Between 1982-1994 I would be exchanging over 100 lengthy correspondences with Zack, an eccentric mentor who, unbeknownst to me, was a close friend of my famous cousin Roy DeForest. Through these correspondences, Zack would inform me that he and Roy were co-collaborators in the founding of the California Funk Art Movement, otherwise known as “Nut Art”. Zack made the observation that “nuts” were also found in crackerjack boxes along with the carmel corn candy and free surprise.

My first correspondence art encounter with David Zack occurred July 22, 1982 when he sent a seven page letter praising me for an important contribution to the evolution of formular publishing. At that time I had no idea of what Zack meant by “formular publishing”, but he stressed that Material Metamorphosis was also one of the most elegant contributions to the Commonpress series started in 1977 by Polish book artist and mail artist Pawel Petasz. I didn’t know that Zack had been using the documentation from Material Metamorphosis as a contact list as he was writing a book about mail artists in a manuscript titled Modern Mail Art.

By March 21, 1982 Zack had already completed 126 pages of Modern Mail Art; a book that was to be 250 pages with thirty illustrations. Among the twenty five chapters listed in his manuscript outline, fifteen have been accounted for. David Zack mailed three manuscripts to three recipients; CrackerJack Kid, John P. Jacob, and Salt Lick Press. In two years of research I was able to locate three additional chapters.
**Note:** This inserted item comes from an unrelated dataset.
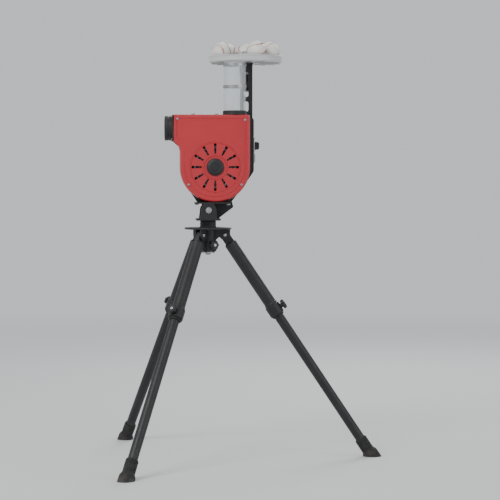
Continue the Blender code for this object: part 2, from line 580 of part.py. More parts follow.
# ---- feeder ----
def make_feeder():
    low = SHELL_TOP + GAP
    tube = turned("drop_tube", [
        (0.0425, TRAY_Z - GAP), (0.0425, low + 0.004), (0.0450, low + 0.003), (0.0450, low), (BORE_R, low),
        (BORE_R, TRAY_Z - GAP)], 24, closed=True)
    place(as_part(tube, clear_tube), location=(DROP_X, 0, 0))

    mast_in = PLATE_OUT + GAP
    mast_out = mast_in + 0.005
    mast = as_part(box("feeder_mast", (TRAY_X - 0.024, mast_in, 1.215), (TRAY_X + 0.024, mast_out, TRAY_Z - 0.0025)),
                   black_steel)
    boolean(mast, box("mast_shelf", (TRAY_X - 0.027, mast_in + 0.0006, TRAY_Z - 0.005),
                      (TRAY_X + 0.027, 0.128, TRAY_Z - GAP)), "UNION")
    boolean(mast, rod("shaft_way", 0.008, 1.40, 1.50, 18, [(TRAY_X, TRAY_Y)]))
    attach_cutters(mast)

    under = TRAY_Z - 0.005 - GAP
    gearbox = box("feeder_gearbox", (TRAY_X - 0.024, mast_out + GAP, 1.440), (TRAY_X + 0.024, 0.108, under), 0.003)
    as_part(gearbox, alloy)
    boolean(gearbox, rod("gearbox_bore", 0.005 + GAP, 1.452, 1.50, 16, [(TRAY_X, TRAY_Y)]))
    attach_cutters(gearbox)
    motor = turned("feeder_motor", [(0, 1.440 - GAP), (0.0175, 1.440 - GAP), (0.0175, 1.384), (0.0155, 1.380),
                                    (0.006, 1.380), (0.005, 1.376), (0, 1.376)], 18)
    place(as_part(motor, dark_can), location=(TRAY_X, TRAY_Y, 0))

    floor = TRAY_Z + TRAY_FLOOR
    tray = turned("feeder_tray", [
        (0.1340, 1.5080), (TRAY_R + 0.0015, 1.5080), (TRAY_R + 0.0015, 1.5045), (TRAY_R, 1.5040), (TRAY_R, TRAY_Z + 0.003),
        (0.1340, TRAY_Z), (0.0080, TRAY_Z), (0.0080, floor), (0.1320, floor), (0.1340, floor + 0.002)], 32, closed=True)
    as_part(tray, grey_plastic)
    place(tray, location=(TRAY_X, TRAY_Y, 0))
    boolean(tray, rod("drop_hole", BORE_R, 1.47, 1.50, 24,
                      [(POCKET_RING * math.cos(DROP_ANGLE), POCKET_RING * math.sin(DROP_ANGLE))]))
    attach_cutters(tray)

    star = turned("star_wheel", [
        (0.0220, 1.5180), (0.0260, 1.5120), (0.1190, 1.5120), (0.1190, 1.4915),
        (0.0150, 1.4915), (0.0130, 1.4880), (0.005 + GAP, 1.4880), (0.005 + GAP, 1.5180)], 28, closed=True)
    as_part(star, grey_plastic)
    place(star, location=(TRAY_X, TRAY_Y, 0))
    ring_spots = []
    for i in range(POCKETS):
        a = DROP_ANGLE + 2 * math.pi * i / POCKETS
        ring_spots.append((POCKET_RING * math.cos(a), POCKET_RING * math.sin(a)))
    boolean(star, rod("pockets", BALL_R + 0.0018, 1.48, 1.53, 20, ring_spots))
    attach_cutters(star)
    shaft = turned("star_shaft", [
        (0, 1.5290), (0.0080, 1.5290), (0.0130, 1.5265), (0.0140, 1.5240), (0.0140, 1.5180 + GAP),
        (0.005, 1.5180 + GAP), (0.005, 1.4550), (0, 1.4550)], 14)
    place(as_part(shaft, zinc), location=(TRAY_X, TRAY_Y, 0))
    for i, (x, y) in enumerate(ring_spots[1:]):
        bm = bmesh.new()
        bmesh.ops.create_uvsphere(bm, u_segments=14, v_segments=9, radius=BALL_R)
        mesh = bpy.data.meshes.new(f"baseball_{i + 1}")
        bm.to_mesh(mesh)
        bm.free()
        ball = as_part(bpy.data.objects.new(f"baseball_{i + 1}", mesh), ball_leather)
        place(ball, location=(TRAY_X + x, TRAY_Y + y, floor + GAP + BALL_R))


make_hub()
for number, angle in enumerate(LEG_ANGLES, 1):
    make_leg(number, angle)
make_yoke()
make_main_frame()
make_shells()
make_shell_fittings()
make_wheel()
make_motor()
make_controls()
make_feeder()
for part in parts.objects:
    if part.type == "MESH":
        smooth(part.data)
bpy.context.view_layer.update()
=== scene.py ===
"""Baseball pitching machine: the fine surface over the CAD frame, in metres, in the frame's own axes.

The ball is thrown along -X and the camera looks along +Y at the machine's left side.
"""
import json
from math import atan2, cos, exp, hypot, pi, radians, sin, tan

import bmesh
import bpy
from mathutils import Euler, Matrix, Vector
from mathutils.kdtree import KDTree

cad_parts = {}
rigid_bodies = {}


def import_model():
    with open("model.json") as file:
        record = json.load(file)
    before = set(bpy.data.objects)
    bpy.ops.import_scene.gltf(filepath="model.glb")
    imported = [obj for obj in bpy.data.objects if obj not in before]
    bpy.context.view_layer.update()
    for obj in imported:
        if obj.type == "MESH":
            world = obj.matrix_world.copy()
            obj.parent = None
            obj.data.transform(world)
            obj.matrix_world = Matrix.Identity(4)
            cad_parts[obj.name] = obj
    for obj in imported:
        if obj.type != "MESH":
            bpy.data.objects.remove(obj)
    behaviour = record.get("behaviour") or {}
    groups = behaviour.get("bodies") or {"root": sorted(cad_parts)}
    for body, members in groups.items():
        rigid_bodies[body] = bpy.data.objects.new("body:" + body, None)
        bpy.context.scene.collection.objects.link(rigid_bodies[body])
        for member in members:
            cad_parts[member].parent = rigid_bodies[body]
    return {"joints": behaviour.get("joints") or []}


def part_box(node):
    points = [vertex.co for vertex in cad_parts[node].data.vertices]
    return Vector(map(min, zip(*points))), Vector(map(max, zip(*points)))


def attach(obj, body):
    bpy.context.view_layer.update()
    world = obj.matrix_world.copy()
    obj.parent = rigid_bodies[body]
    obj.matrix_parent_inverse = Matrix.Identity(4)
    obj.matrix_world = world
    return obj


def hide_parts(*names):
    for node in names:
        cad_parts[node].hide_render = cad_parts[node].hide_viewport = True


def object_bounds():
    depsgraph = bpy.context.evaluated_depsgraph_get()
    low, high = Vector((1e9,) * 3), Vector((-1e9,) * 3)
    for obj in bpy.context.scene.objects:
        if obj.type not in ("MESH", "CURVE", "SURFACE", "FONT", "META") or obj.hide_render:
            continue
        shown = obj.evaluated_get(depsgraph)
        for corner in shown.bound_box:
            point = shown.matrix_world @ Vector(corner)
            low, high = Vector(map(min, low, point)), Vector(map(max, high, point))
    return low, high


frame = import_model()
CAD_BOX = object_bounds()
JOINTS = {joint["name"]: joint for joint in frame["joints"]}
UP = Vector((0, 0, 1))


# ---- the frame's own places ----
def low(node):
    return Vector(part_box(node)[0])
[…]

John P. Jacob, couldn’t recall if he’d received Zack’s manuscript, but wrote that he’d destroyed his own archive years ago. The editor of Salt Lick Press died in 2005 and left no records, so I had reached a dead end with all this detective work. We may never find Chapter 19, “Chaw Mank, Musicmaster & the Krono-nuts” and learn what it is that the three have in common which Zack felt was so extraordinary. But we are lucky to have a copy of Chapter 7 entitled "What’s A Formular?” where Zack reveals Lomholt’s risque “formular performance” in Australia.

Apparently, I was the only one of three who had half of the twenty-five chapters appearing on the outline. Thanks to the incredible archival preservation work by Niels Lomholt, I discovered to my joy, that he too had received Zack’s outline with half of the chapters listed. Lomholt had four chapters of Modern Mail Art that I didn’t have. Altogether, with Niels‘ help I have 136 pages of Modern Mail Art which I intend on publishing in the next year. Most recently, after pouring through my archive and pulling out hundreds of Zack’s letters, all densely written, I discovered a brief passage in which Zack confided (June 1984) that he had written 136 pages before abandoning the project for another equally elusive endeavor titled Correspondense Novels.
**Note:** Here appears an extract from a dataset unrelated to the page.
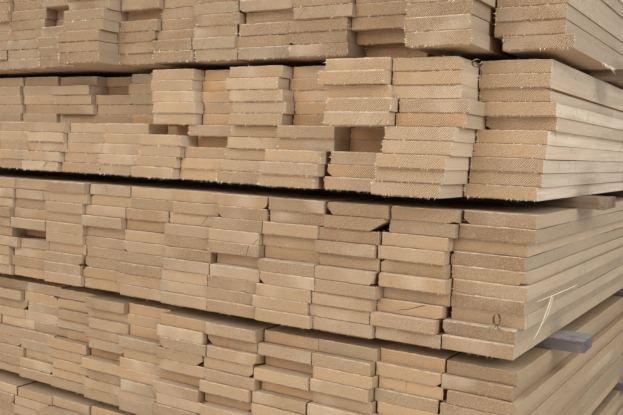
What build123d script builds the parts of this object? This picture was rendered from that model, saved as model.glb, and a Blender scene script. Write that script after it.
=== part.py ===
from build123d import *
import os
import random

# A stack of rough sawn softwood boards, as a timber yard keeps it: five tiers of boards
# laid flat and close together, each tier carried on thin cross spacers.
# +X runs to the right along the ends that face the viewer, +Y along the boards and
# away from those ends, +Z up. The origin is on the ground under the middle of the stack.
# Tiers and courses count from the ground, boards from the right-hand corner.

# The boards
board_width = 120.0
board_thickness = [22.0, 23.0, 23.0, 22.0, 22.0]
board_length = 4000.0
tiers = 5
courses = 10
boards_across = 14

# How tightly the boards lie: seat is the play under each board, and the gap beside a
# board lies between the two side gaps
seat = 0.2
side_gap_low = 0.8
side_gap_high = 4.2
thinner_at_most = 0.5
narrower_at_most = 2.0
end_scatter = 4.5
length_scatter = 12.0

# The cross spacers, one row of them in the bay under each tier. All are of one length, and
# slide is how far those of a bay lie to the right of where they would sit evenly.
bay_height = [22.0, 22.0, 22.0, 22.0, 13.0]
spacer_width = [90.0, 100.0, 78.0, 115.0, 95.0]
spacer_slide = [-16.0, -12.0, 0.0, 7.0, 46.0]
spacer_overhang = 40.0
spacers_per_bay = 6
spacer_from_front = [260.0, 300.0, 248.0, 330.0, 345.0]
spacer_from_back = 300.0
spacer_corner = 14.0

# How far the right-hand edge of each course lies from that of a perfectly straight
# stack, to the right, bottom course first
course_shift = [
    [-26, -28, -24, -26, -23, -25, -22, -24, -20, -18],
    [-24, -22, -20, -21, -20, -20, -19, -18, -22, -18],
    [-22, -19, -10, -12, -10, -15, -16, -14, -1, -1],
    [-4, 2, 6, 8, 9, 10, 13, 9, 8, 8],
    [34, 30, 31, 33, 31, 34, 36, 33, 35, 34],
]

# How far the ends that face the viewer stand out, for the lower five and the upper five
# courses of each tier, right-hand corner first
stand_out = [
    [
        [-6, 4, -4, 2, 8, -6, 0, 6, -4, 4, -6, 2, 5, -4],
        [-8, 2, 4, -2, 6, -4, 2, -8, -16, -18, -18, -14, -18, -12],
    ],
    [
        [2, 2, 14, 18, 30, 24, 4, -8, -24, -38, -36, -42, -38, -44],
        [2, -7, 11, 14, 18, 21, 2, -10, -36, -42, -42, -46, -40, -44],
    ],
    [
        [-15, 10, 18, 24, 18, 16, 4, -4, 0, -6, 2, -4, 6, -2],
        [-15, 2, 12, 12, 10, 0, -2, -4, 4, -2, 6, 0, -6, 2],
    ],
    [
        [-18, 73, 22, 44, 2, -12, 4, -14, -18, -10, -22, -16, -20, -12],
        [-18, 55, 66, -20, 14, -24, 2, -66, -72, -60, -70, -64, -58, -62],
    ],
    [
        [0, 80, -22, 12, 2, 6, -8, 0, 52, 6, -4, -6, 4, -2],
        [4, 70, -8, 10, 4, 8, -4, 6, 40, 2, -6, 4, -2, 6],
    ],
]

# Runs of boards that stand further out or lie deeper than the rest of their column:
# tier, first course, last course, board, stand-out
set_apart = [
    (5, 10, 10, 3, 12),
    (5, 3, 5, 3, -4),
    (5, 1, 1, 3, -48),
    (5, 4, 4, 5, -8),
    (5, 5, 5, 8, -24),
    (5, 1, 2, 7, 8),
    (5, 5, 6, 10, -34),
    (4, 9, 9, 3, 82),
    (4, 3, 3, 2, 84),
    (4, 6, 7, 3, 78),
    (4, 4, 5, 3, -40),
    (4, 4, 5, 4, 16),
    (4, 5, 5, 5, 3),
    (4, 9, 10, 6, -34),
    (4, 4, 4, 6, -42),
    (4, 5, 5, 7, -70),
    (4, 9, 10, 9, -112),
    (4, 10, 10, 10, -76),
    (4, 6, 6, 10, -74),
    (4, 5, 5, 1, -20),
    (4, 6, 6, 1, -34),
    (3, 1, 1, 1, 4),
    (3, 8, 8, 1, -26),
    (3, 2, 2, 1, -5),
    (3, 5, 5, 2, 16),
    (3, 3, 4, 2, -4),
    (3, 6, 6, 3, 0),
    (3, 3, 4, 3, 20),
    (3, 6, 7, 4, 0),
    (3, 9, 9, 4, 4),
    (3, 5, 5, 4, 26),
    (3, 5, 5, 5, -4),
    (3, 6, 6, 5, 14),
    (3, 5, 7, 6, 6),
    (3, 7, 7, 7, -9),
    (3, 7, 7, 8, 12),
    (3, 9, 10, 9, 8),
    (3, 5, 5, 10, -38),
    (3, 6, 6, 10, 12),
    (2, 10, 10, 1, -18),
    (2, 9, 9, 1, -11),
    (2, 10, 10, 2, -17),
    (2, 10, 10, 3, -2),
    (2, 10, 10, 4, -6),
    (2, 8, 8, 4, -4),
    (2, 7, 7, 4, 20),
    (2, 6, 6, 4, 0),
    (2, 9, 9, 5, 8),
    (2, 4, 4, 5, 12),
    (2, 10, 10, 6, 12),
    (2, 5, 5, 6, 6),
    (2, 9, 10, 7, -20),
    (2, 8, 8, 7, -14),
    (2, 10, 10, 8, -6),
    (2, 9, 9, 8, -18),
    (2, 5, 5, 8, -30),
    (2, 8, 8, 9, -28),
    (2, 9, 9, 11, -32),
    (2, 1, 2, 10, -28),
    (1, 10, 10, 8, -26),
    (1, 9, 9, 9, 20),
]

# Boards nudged sideways off their neighbours:
# tier, first course, last course, board, gap on the right
nudged = [
    (5, 1, 1, 2, 21),
    (5, 2, 3, 2, 10),
    (5, 2, 3, 3, 22),
    (5, 1, 10, 3, 18),
    (4, 3, 3, 4, 10),
    (4, 1, 1, 4, 12),
    (4, 2, 2, 4, 8),
    (3, 10, 10, 2, 5),
    (3, 9, 9, 2, 2),
    (3, 5, 5, 3, 6),
    (3, 2, 2, 2, 9),
    (3, 3, 3, 2, 10),
    (2, 8, 8, 2, 11),
    (2, 7, 7, 2, 8),
    (2, 5, 5, 2, 6),
]

# Boards whose right-hand edge steps out of line with the corner: tier, course, step
corner_step = [
    (5, 1, 10),
    (4, 7, 8),
    (4, 6, 8),
    (3, 1, 2),
    (2, 8, 8),
]

# Boards of other widths: tier, first course, last course, board, width
odd_widths = [
    (5, 1, 10, 1, 111),
    (5, 1, 10, 2, 109),
    (5, 1, 10, 6, 104),
    (5, 1, 10, 7, 103),
    (5, 1, 10, 8, 104),
    (4, 5, 10, 1, 115),
    (4, 2, 4, 1, 118),
    (4, 6, 10, 2, 118),
    (4, 6, 10, 6, 96),
    (4, 1, 5, 6, 110),
    (4, 1, 10, 7, 110),
    (3, 2, 2, 1, 123),
    (3, 3, 9, 1, 125),
    (3, 4, 4, 10, 98),
    (2, 6, 6, 9, 96),
]

# Wane, the sloping edge left where a board was cut next to the bark:
# tier, course, board, side, up or down, width across the board, height
wanes = [
    (5, 2, 4, "left", "down", 14, 9),
    (5, 4, 10, "right", "down", 16, 10),
    (4, 8, 1, "right", "up", 9, 6),
    (4, 10, 2, "right", "up", 7, 9),
    (4, 2, 3, "left", "down", 10, 8),
    (3, 10, 1, "left", "down", 11, 9),
    (3, 10, 3, "left", "down", 12, 15),
    (3, 9, 3, "right", "down", 32, 18),
    (3, 4, 4, "left", "down", 11, 10),
    (3, 9, 5, "left", "down", 15, 14),
    (3, 6, 2, "left", "up", 8, 6),
    (3, 2, 8, "right", "down", 14, 10),
    (2, 9, 5, "left", "down", 14, 12),
    (2, 7, 6, "right", "down", 18, 11),
    (2, 6, 8, "right", "down", 20, 12),
    (2, 8, 11, "right", "down", 17, 11),
    (2, 9, 2, "right", "down", 9, 7),
    (1, 8, 1, "right", "up", 20, 10),
    (1, 3, 4, "left", "down", 16, 11),
    (1, 6, 14, "left", "up", 24, 13),
    (3, 3, 14, "left", "up", 22, 12),
    (5, 7, 14, "left", "up", 18, 12),
]


def picked(rows, *place):
    """The rest of the first row that starts with this place, or nothing."""
    for row in rows:
        if row[: len(place)] == place:
            return row[len(place):]
    return ()


def in_runs(runs, tier, course, board, otherwise):
    """The value of the first run of courses that holds this board."""
    for run_tier, first, last, run_board, value in runs:
        if run_tier == tier and first <= course <= last and run_board == board:
            return value
    return otherwise


def tier_bottom(tier):
    """Height of the top of the spacers that carry this tier."""
    below = sum(bay_height[:tier])
    return below + sum(courses * thickness for thickness in board_thickness[: tier - 1])


def lay_boards():
    """Lay every course from its right-hand corner, board against board."""
    chance = random.Random(11)
    laid = {}
    for tier in range(1, tiers + 1):
        thickness = board_thickness[tier - 1]
        for course in range(1, courses + 1):
            step = picked(corner_step, tier, course)
            right = course_shift[tier - 1][course - 1] + (step[0] if step else 0)
            bottom = tier_bottom(tier) + (course - 1) * thickness + seat
            row = []
            for board in range(1, boards_across + 1):
                gap = chance.uniform(side_gap_low, side_gap_high)
                slimmer = chance.uniform(0, narrower_at_most)
                thinner = chance.uniform(0, thinner_at_most)
                scatter = chance.uniform(-end_scatter, end_scatter)
                length = board_length + chance.uniform(-length_scatter, length_scatter)
                if board > 1:
                    right -= in_runs(nudged, tier, course, board, gap)
                width = in_runs(odd_widths, tier, course, board, board_width) - slimmer
                usual = stand_out[tier - 1][course > courses // 2][board - 1]
                front = scatter - in_runs(set_apart, tier, course, board, usual)
                row.append({
                    "right": right,
                    "left": right - width,
                    "bottom": bottom,
                    "top": bottom + thickness - seat - thinner,
                    "front": front,
                    "length": length,
                    "wane": picked(wanes, tier, course, board),
                })
                right -= width
            laid[tier, course] = row
    return laid


def end_outline(board):
    """Corner points of a board's end, with the wane cut off if it has one."""
    corners = {
        ("left", "down"): (board["left"], board["bottom"]),
        ("right", "down"): (board["right"], board["bottom"]),
        ("right", "up"): (board["right"], board["top"]),
        ("left", "up"): (board["left"], board["top"]),
    }
    points = []
    for (side, level), (x, z) in corners.items():
        if board["wane"][:2] != (side, level):
            points.append((x, z))
            continue
        across, high = board["wane"][2:]
        inward = (x + across if side == "left" else x - across, z)
        upright = (x, z + high if level == "down" else z - high)
        inward_first = (side == "right") == (level == "down")
        points += [inward, upright] if inward_first else [upright, inward]
    return points


boards = lay_boards()
every_board = [board for row in boards.values() for board in row]
middle_y = (
    min(board["front"] for board in every_board)
    + max(board["front"] + board["length"] for board in every_board)
) / 2
stack_width = boards_across * (board_width + (side_gap_low + side_gap_high) / 2)
spacer_length = stack_width + 2 * spacer_overhang
spacer_right = [spacer_overhang + slide for slide in spacer_slide]
middle_x = (max(spacer_right) + min(spacer_right) - spacer_length) / 2

os.makedirs("parts", exist_ok=True)

for (tier, course), row in boards.items():
    with BuildPart() as boards_of_course:
        for board in row:
            with BuildSketch(Plane.XZ.offset(middle_y - board["front"])):
                with BuildLine(Location((-middle_x, 0))):
                    Polyline(*end_outline(board), close=True)
                make_face()
            extrude(amount=-board["length"], clean=False)
    boards_of_course.part.label = f"tier_{tier}_course_{course:02d}"
    export_step(boards_of_course.part, f"parts/{boards_of_course.part.label}.step")

for tier in range(1, tiers + 1):
    bay = bay_height[tier - 1]
    first = spacer_from_front[tier - 1]
    pitch = (board_length - spacer_from_back - first) / (spacers_per_bay - 1)
    middle = spacer_right[tier - 1] - spacer_length / 2 - middle_x
    with BuildPart() as spacers:
        with BuildSketch(Plane.XY.offset(tier_bottom(tier) - bay)):
            for number in range(spacers_per_bay):
                with Locations((middle, first + number * pitch - middle_y)):
                    RectangleRounded(spacer_length, spacer_width[tier - 1], spacer_corner)
        extrude(amount=bay - seat)
    spacers.part.label = f"tier_{tier}_spacers"
    export_step(spacers.part, f"parts/{spacers.part.label}.step")
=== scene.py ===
import math
import random

import bpy
import numpy as np
from mathutils import Euler, Matrix, Vector


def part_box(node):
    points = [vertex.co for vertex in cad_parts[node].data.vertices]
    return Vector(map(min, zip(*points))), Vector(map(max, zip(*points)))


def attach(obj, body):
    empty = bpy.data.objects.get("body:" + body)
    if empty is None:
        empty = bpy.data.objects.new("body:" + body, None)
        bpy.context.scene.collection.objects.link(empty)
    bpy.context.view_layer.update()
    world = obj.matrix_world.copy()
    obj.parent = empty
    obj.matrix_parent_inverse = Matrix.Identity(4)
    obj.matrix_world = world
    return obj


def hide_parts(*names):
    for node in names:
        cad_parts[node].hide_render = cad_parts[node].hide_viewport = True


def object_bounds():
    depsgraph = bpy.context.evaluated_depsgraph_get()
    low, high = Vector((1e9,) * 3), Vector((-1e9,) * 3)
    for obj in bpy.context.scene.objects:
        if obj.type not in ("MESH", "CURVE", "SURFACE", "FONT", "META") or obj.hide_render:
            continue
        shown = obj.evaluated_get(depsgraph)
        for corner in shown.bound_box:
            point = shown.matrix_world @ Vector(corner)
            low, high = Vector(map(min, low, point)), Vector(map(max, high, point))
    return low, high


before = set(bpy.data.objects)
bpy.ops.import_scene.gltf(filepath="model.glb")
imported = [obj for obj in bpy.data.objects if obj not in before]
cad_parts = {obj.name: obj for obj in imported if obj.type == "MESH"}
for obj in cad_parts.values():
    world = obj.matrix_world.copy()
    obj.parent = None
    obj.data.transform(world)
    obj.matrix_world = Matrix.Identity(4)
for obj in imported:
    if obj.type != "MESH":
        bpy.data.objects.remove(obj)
cad_box = [list(corner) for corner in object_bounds()]
bpy.ops.object.select_all(action="DESELECT")

# The view: close to the stack's right-hand corner, a little above its middle, turned left
# so that the board ends fill most of the frame. The corner line stands where the boards of
# a perfectly straight stack would end.
SLIDE_OF_FOURTH_BAY = 0.047
FRONT_OF_FOURTH_BAY = 0.2725
EYE_FROM_CORNER = Vector((0.3435, -1.214, 0.833))
TURN_LEFT = math.radians(31.6)
LOOK_DOWN = math.radians(4.04)
TILT = math.radians(2.02)
fourth_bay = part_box("tier_4_spacers")
corner_line = Vector((
    fourth_bay[1].x - SLIDE_OF_FOURTH_BAY,
    fourth_bay[0].y - FRONT_OF_FOURTH_BAY,
    0.0,
))
bpy.ops.object.camera_add(location=corner_line + EYE_FROM_CORNER)
camera = bpy.context.object
camera.name = "view_of_the_corner"
level_look = Euler((math.pi / 2 - LOOK_DOWN, 0.0, TURN_LEFT)).to_matrix()
camera.rotation_euler = (level_look @ Matrix.Rotation(TILT, 3, "Z")).to_euler()
camera.data.sensor_width = 36.0
camera.data.lens = 45.7
camera.data.clip_start = 0.05
bpy.context.scene.camera = camera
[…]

Common Pursuits and Commonpress

Niels Lomholt and I have much in common. Besides corresponding with some of the same mail art friends like David Zack, Al Ackerman, and Lon Spiegelman, we also had professional jobs as high school art instructors and as such, we both introduced our students to mail art in the classroom. There are also the presence of mutual friends in our archives, work that reflects our shared interests in artists’ books and zines, particularly a famous assemblage publication known as Commonpress. The mastermind behind this title was Polish mail artist Pawel Petasz and I had the privilege of collaborating with him in editing Commonpress issue No 47: Material Metamorphosis.
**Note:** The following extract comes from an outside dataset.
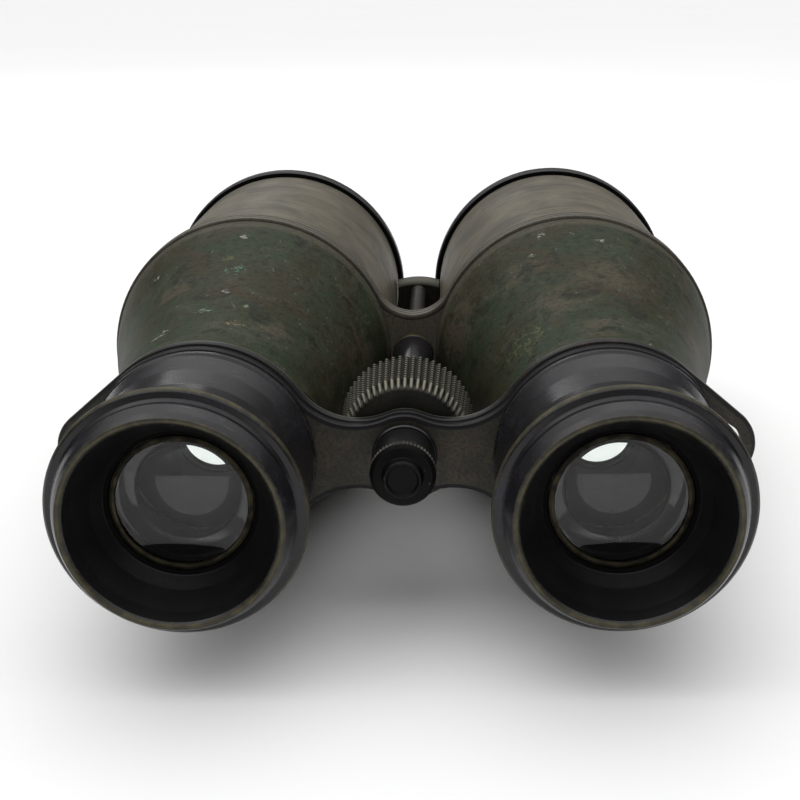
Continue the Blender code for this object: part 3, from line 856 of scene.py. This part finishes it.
# ---------------------------------------------------------------- eyepiece carriage
@dataclass
class Eyecup:
    """One turned eyecup with its lens and the thin ring that holds the lens."""

    side: Side
    lens_r: float = 10.3
    lens_curve: float = 33.0
    lens_near: float = 4.4
    lens_far: float = 8.3
    ring_brass: BareBrass = BareBrass("lens_ring_brass", light=(0.034, 0.029, 0.017),
                                      dull=(0.008, 0.007, 0.005))

    def build(self) -> None:
        """Makes the cup, the ring and the lens."""
        paired(self.side, "cup", Body.EYEPIECES, (Lacquer(), BOWL_BLACK, TUBE_BLACK),
               "eyecup").turn(self.cup(), 160)
        paired(self.side, "lens_ring", Body.EYEPIECES, (self.ring_brass,), "eye_lens_ring").turn(
            ((4.1, 10.62), (3.62, 10.62, 0.15), (3.5, 10.1, 0.15), (3.62, 9.7, 0.15), (4.1, 9.7)))
        paired(self.side, "ocular", Body.EYEPIECES, (LensGlass(),), "eye_lens", 30.0).turn(
            lens_profile(self.lens_near, self.lens_far, self.lens_r, self.lens_curve, 10), 96, False)

    def cup(self) -> list[Row]:
        """The cup's profile, from the lip round the outside and back through the bowl."""
        return [
            (-4.72, 15.62, 0.25, 0.60), (-4.70, 16.12, 0.3, 0.50),
            (-3.7, 16.78, 1.2), (-2.1, 17.40, 0.9), (-1.15, 17.35, 0.1),
            (-0.75, 17.75, 0.15, 0.10), (-0.62, 18.60, 0.3, 0.36),
            (-0.2, 19.05, 0.35, 0.60), (0.48, 19.05, 0.25, 0.55),
            (0.75, 18.2, 0.25, 0.1), (1.35, 17.35, 0.8),
            (5.0, 16.55, 3.0), (10.0, 16.35, 3.0), (15.5, 16.85, 3.0),
            (19.4, 17.72, 0.6), (20.0, 17.6, 0.12), (20.3, 17.98, 0.2, 0.42),
            (21.25, 17.98, 0.15, 0.2, 2), (21.25, 15.2, 0.0, 0.0, 2),
            (1.2, 15.2, 0.0, 0.0, 2), (4.8, 11.9, 0.0, 0.0, 2),
            (9.6, 11.9, 0.0, 0.0, 2), (9.6, 8.15, 0.2, 0.0, 2),
            (8.62, 8.15, 0.2, 0.0, 2), (8.62, 10.65, 0.0, 0.0, 2),
            (4.15, 10.65, 0.0, 0.0, 2), (3.6, 10.75, 0.2, 0.0, 2),
            (3.35, 11.4, 0.5, 0.0, 1), (1.2, 12.75, 2.2, 0.0, 1),
            (-2.4, 14.45, 2.5, 0.0, 1), (-4.2, 15.15, 0.5, 0.40),
        ]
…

Commonpress was unique in how each issue had a new editor devoted to diverse themes. My issue, No 47, was a mail art project merging handmade paper and mail art. Throughout 1982, I pulped 25 lbs. of cotton clothing with a laboratory beater in my basement handmade paper mill. My address in South Omaha became the collecting point for the mailed material remnants of rags worn by 130 mail artists from 16 countries. The process was a kind of magical transition of mail artists’ favorite clothing transformed into handmade paper stationery. The paper moulds I used to form sheets included my hand stitched watermark of a dove rocketing out of a postal cancellation mark. I had been crafting boxed handmade paper for The Smithsonian Institution and New York City Central Supply Company, so I had many dark brown stationery boxes available to use for the Material Metamorphosis project. The handmade paper mail art clothing rags became beautiful lavender envelopes and note paper that I delivered to all the participants with one additional request; mail one sheet and envelope as a statement of “self-identity”. Exquisite artworks were returned by Buster Cleveland, Bern Porter, Robin Crozier, Richard Kostelanetz, Edgardo Vigo, Ray Johnson and many other mail art pioneers. These works were then exhibited in an exhibition at Bellevue College, Bellevue, Nebraska (1983) and at the San Francisco Art Institute (1984).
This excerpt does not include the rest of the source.